Extreme dynamics of wave groups on jet currents

TL;DR

This paper investigates the behavior of long-lived, localized wave patterns on jet currents, demonstrating their robustness, interactions, and potential to generate rogue waves through numerical simulations and nonlinear theory.

Contribution

It provides a detailed numerical and theoretical analysis of trapped wave solitons on jet currents, highlighting their stability, interactions, and role in rogue wave formation.

Findings

Solitary waves remain localized for hundreds of wave periods.
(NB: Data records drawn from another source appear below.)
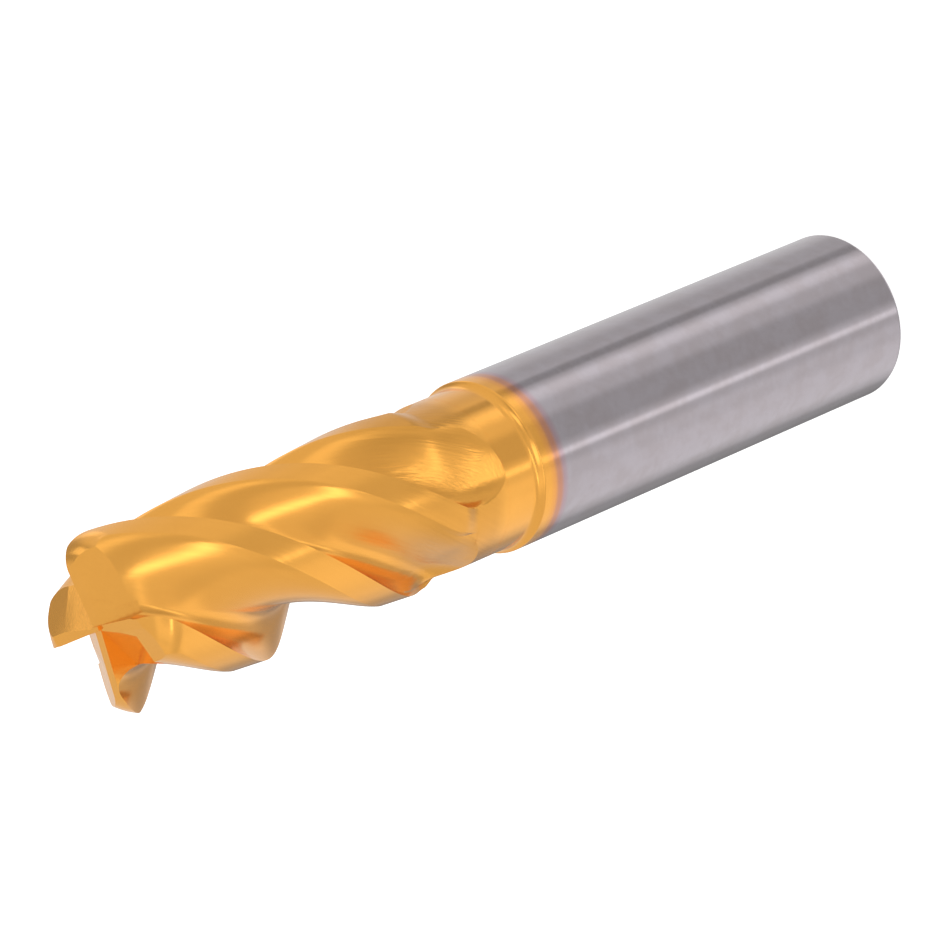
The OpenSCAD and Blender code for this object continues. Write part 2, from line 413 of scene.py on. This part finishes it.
# The rest is by whether the end edge is a long one
GASH_START = {True: 0.1, False: 0.9}
GASH_FLOOR = {True: 0.2, False: 0.25}
GASH_TILT = {True: math.radians(6.5), False: 0}
FAR = 2 * R                                 # beyond the tool on every side


def hull_object(name, points, place):
    bm = bmesh.new()
    for p in points:
        bm.verts.new(p)
    bmesh.ops.convex_hull(bm, input=bm.verts)
    bmesh.ops.recalc_face_normals(bm, faces=bm.faces)
    bm.transform(place)
    mesh = bpy.data.meshes.new(name)
    bm.to_mesh(mesh)
    bm.free()
    return new_object(name, mesh)


def at_end(i):
    return (Matrix.Translation((0, 0, TOP_Z * MM)) @ Matrix.Rotation(math.radians(END_EDGE[i]), 4, "Z")
            @ Matrix.Scale(MM, 4))


SECTOR_OVERLAP, DIAGONAL = 0.03, 1.414


def clearance_cutters(i):
    """The material above the two clearance planes behind end edge i."""
    j = (i + 1) % TEETH
    nxt = math.radians(END_EDGE[j] - END_EDGE[i] - (360 if i == TEETH - 1 else 0))
    d1 = STRIP_W * math.tan(FIRST)
    d2 = d1 + (FAR - STRIP_W) * math.tan(SECOND[i])
    ahead = AHEAD[j]
    along = np.array([math.cos(nxt), math.sin(nxt)])
    across = np.array([-math.sin(nxt), math.cos(nxt)])
    # the corner where this edge's line meets the next edge's line
    t = (AHEAD[i] - ahead * across[1]) / along[1]
    corner = ahead * across + t * along
    middle = np.array([math.cos(nxt / 2), math.sin(nxt / 2)])
    inner = SECTOR_OVERLAP * np.array([math.cos(nxt / 2 + math.pi), math.sin(nxt / 2 + math.pi)])
    plan = [corner + inner, np.array([FAR, AHEAD[i]]), DIAGONAL * FAR * middle, corner + FAR * along]
    prism = new_prism("sector", plan, -FAR, FAR, at_end(i))
    dished = (at_end(i) @ Matrix.Translation((R - CORNER_R, AHEAD[i], 0)) @ Matrix.Rotation(-DISH, 4, "Y")
              @ Matrix.Translation((CORNER_R - R, 0, 0)))
    outline = [(0, 0), (0, R), (-FAR, R), (-FAR, -d2), (-STRIP_W, -d1)]
    profile = new_profile("slopes", outline, FAR, dished)
    boolean(profile, prism, "INTERSECT")
    bpy.data.objects.remove(prism)
    return profile


def prism_mesh(name, loop_a, loop_b, place):
    bm = bmesh.new()
    a = [bm.verts.new(p) for p in loop_a]
    b = [bm.verts.new(p) for p in loop_b]
    n = len(a)
    bm.faces.new(a)
    bm.faces.new(b[::-1])
    for k in range(n):
        bm.faces.new((a[k], b[k], b[(k + 1) % n], a[(k + 1) % n]))
    bmesh.ops.recalc_face_normals(bm, faces=bm.faces)
    bm.transform(place)
    mesh = bpy.data.meshes.new(name)
    bm.to_mesh(mesh)
    bm.free()
    return new_object(name, mesh)


def new_prism(name, plan, z0, z1, place):
    return prism_mesh(name, [(p[0], p[1], z0) for p in plan], [(p[0], p[1], z1) for p in plan], place)


def new_profile(name, pts, far, place):
    return prism_mesh(name, [(-far, y, z) for y, z in pts], [(far, y, z) for y, z in pts], place)


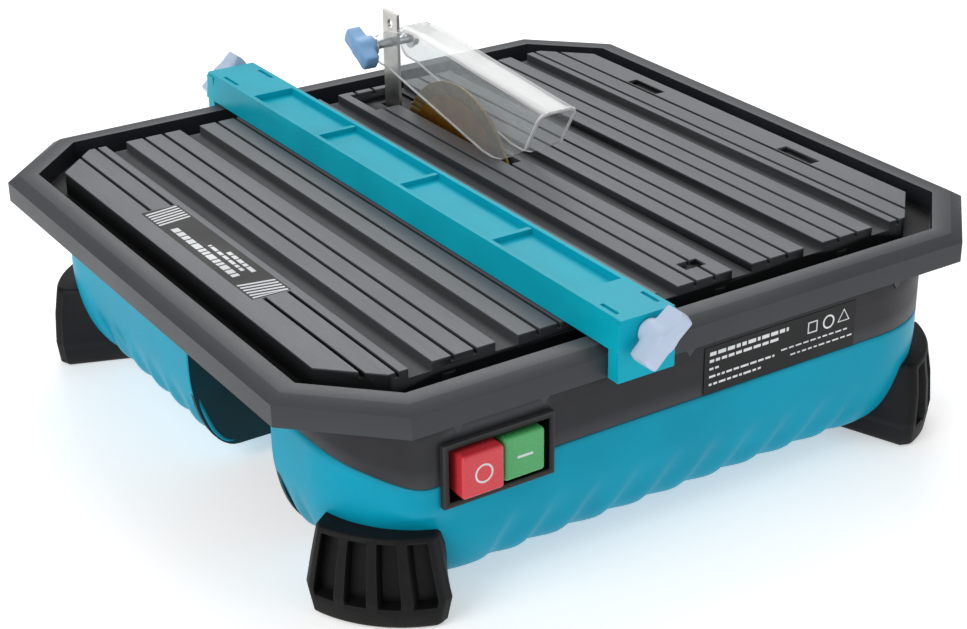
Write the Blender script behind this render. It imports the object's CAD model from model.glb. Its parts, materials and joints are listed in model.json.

Soliton collisions are nearly elastic.

Solitons can generate extreme waves upon collision.

Abstract

Rogue waves are known to be much more common on jet currents. A possible explanation was put forward in [ [V. Shrira and A. Slunyaev, Nonlinear dynamics of trapped waves on jet currents and rogue waves, Phys. Rev. E 89, 041002, 2014]]: for the waves trapped on a current robust long-lived envelope solitary waves localized in both horizontal directions become possible, such wave patterns cannot exist in the absence of the current. In this work we investigate interactions between envelope solitons of essentially nonlinear trapped waves by means of the direct numerical simulation of the Euler equations. The solitary waves remain localized in both horizontal directions for hundreds of wave periods. We also demonstrate a high efficiency of the developed analytic nonlinear mode theory for description of the long-lived solitary patterns up to remarkably steep waves. We show robustness of the solitons in the course of interactions, and the possibility of extreme wave generation as a result of solitons' collisions. Their collisions are shown to be nearly elastic. These robust solitary waves obtained from the Euler equations without weak nonlinearity assumptions are viewed as a plausible model of rogue waves on jet currents.